In an increasingly competitive environment, long-term relationships with suppliers, buyers, distributors, and other firms affecting a firm’s backward or forward value chain become fundamental. A break in such long-term relationships as a result of corruption longitudinally and fundamentally hampers a firm’s market reputation and competitive advantages. Restoring old relationships and initiating new networks might take years if an incidence of corruption or bribery occurs.
Moreover, unreliability and untrustworthiness arising from corruption reduce consumer confidence in a firm’s service and erode consumer loyalty. This further inflates a firm’s competitive disadvantage in the market. In the perception of most consumers, corporate bribery or corruption implies organizational illness and operational deficiency. It violates business ethics and arms-length business principles.
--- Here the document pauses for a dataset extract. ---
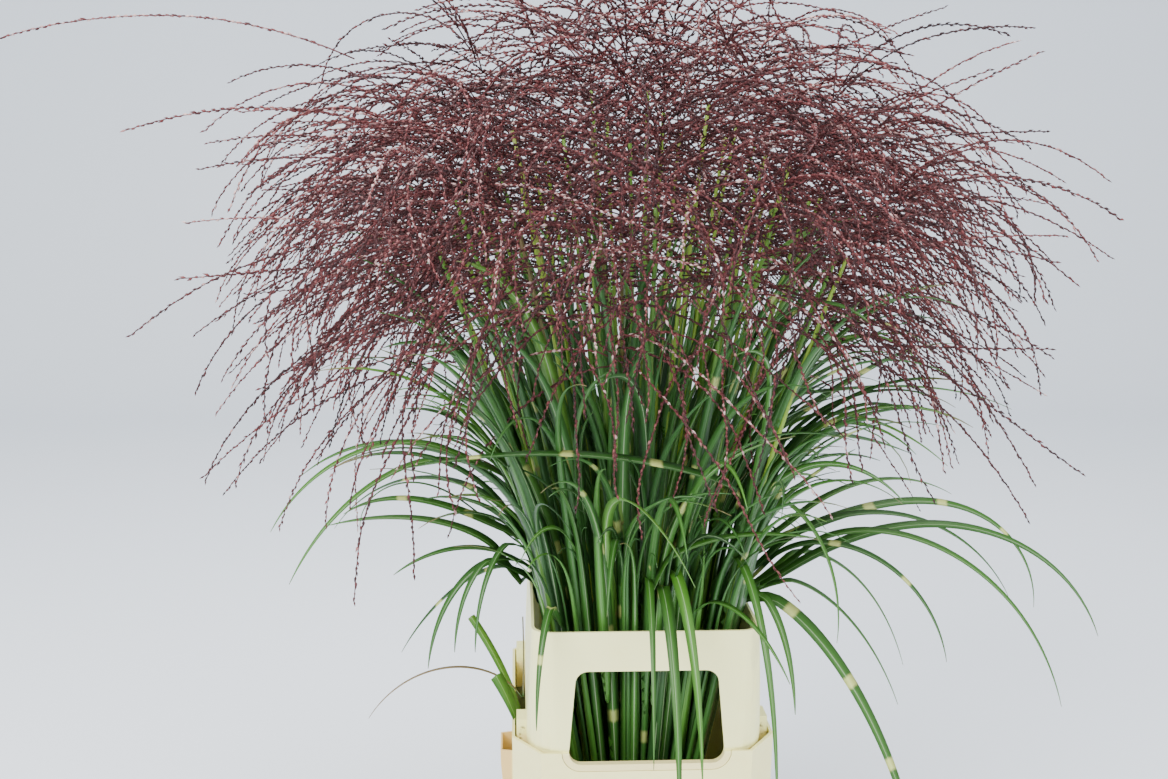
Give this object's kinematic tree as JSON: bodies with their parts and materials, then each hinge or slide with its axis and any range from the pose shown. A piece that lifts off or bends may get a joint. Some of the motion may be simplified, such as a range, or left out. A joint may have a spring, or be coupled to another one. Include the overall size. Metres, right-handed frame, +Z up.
{
  "type": "potted miscanthus grass clump",
  "caption": "Clump of cut miscanthus grass with drooping burgundy plumes and banded leaves, standing in a cream flower container with a windowed collar.",
  "frame": {"origin": "middle of the container's flat base, on the surface it stands on", "axes": "+Z up, -Y towards the side with the collar's window that faces the viewer, X across the container's short side"},
  "size_m": [1.2265, 0.9642, 1.1664],
  "materials": {
    "tub": "satin",
    "collar": "satin",
    "stem": "satin",
    "blade": "satin",
    "plume": "matte"
  },
  "bodies": {
    "root": {"blade_banded_right": "blade", "blade_caught_cut": "blade", "blade_caught_long": "blade", "blade_corner_high": "blade", "blade_corner_low": "blade", "blade_front_left": "blade", "blade_front_middle": "blade", "blade_front_right": "blade", "blade_left_high": "blade", "blade_left_long": "blade", "blade_left_low": "blade", "blade_left_rear": "blade", "blade_rear_high": "blade", "blade_rear_middle": "blade", "blade_rear_right": "blade", "blade_right_high": "blade", "blade_right_long": "blade", "blade_right_low": "blade", "blade_right_rear": "blade", "collar": "collar", "plume_01": "plume", "plume_02": "plume", "plume_03": "plume", "plume_04": "plume", "plume_05": "plume", "plume_06": "plume", "plume_07": "plume", "plume_08": "plume", "plume_09": "plume", "plume_10": "plume", "plume_11": "plume", "plume_12": "plume", "plume_13": "plume", "plume_14": "plume", "plume_15": "plume", "plume_16": "plume", "plume_17": "plume", "plume_18": "plume", "pocket_left": "tub", "pocket_right": "tub", "raceme_lone": "plume", "stem_01": "stem", "stem_02": "stem", "stem_03": "stem", "stem_04": "stem", "stem_05": "stem", "stem_06": "stem", "stem_07": "stem", "stem_08": "stem", "stem_09": "stem", "stem_10": "stem", "stem_11": "stem", "stem_12": "stem", "stem_13": "stem", "stem_14": "stem", "stem_15": "stem", "stem_16": "stem", "stem_17": "stem", "stem_18": "stem", "tub": "tub"}
  },
  "joints": []
}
Since top managers are more or less involved with corrupt activities, corruption implies problematic organizational leadership and ill business morality.
Under such leadership, it is realistically impossible for a firm to have an innovative culture, efficient administration, transparent communication, effective information flow and productive collaboration across departments or divisions within a firm. Corruption is an organizational pathology that results from impediments created by the bureaucratic structure . Its essential theme is the inability of bureaucratic organizations to accomplish public purposes because there are certain inherent characteristics in every administrative system that is detrimental to honest behavior.
It is clear that the bureaucracy is not so pure from the very inside. So it is not surprising to find that organizational officials are motivated to create informational networks of friends, favor recipients, contracts, and communication links based on primarily personal, rather than official relationships with others. Nor is it unusual that organization that cannot charge money for their services must develop nonmonetary costs to impose on their clients as means of rationing their outputs.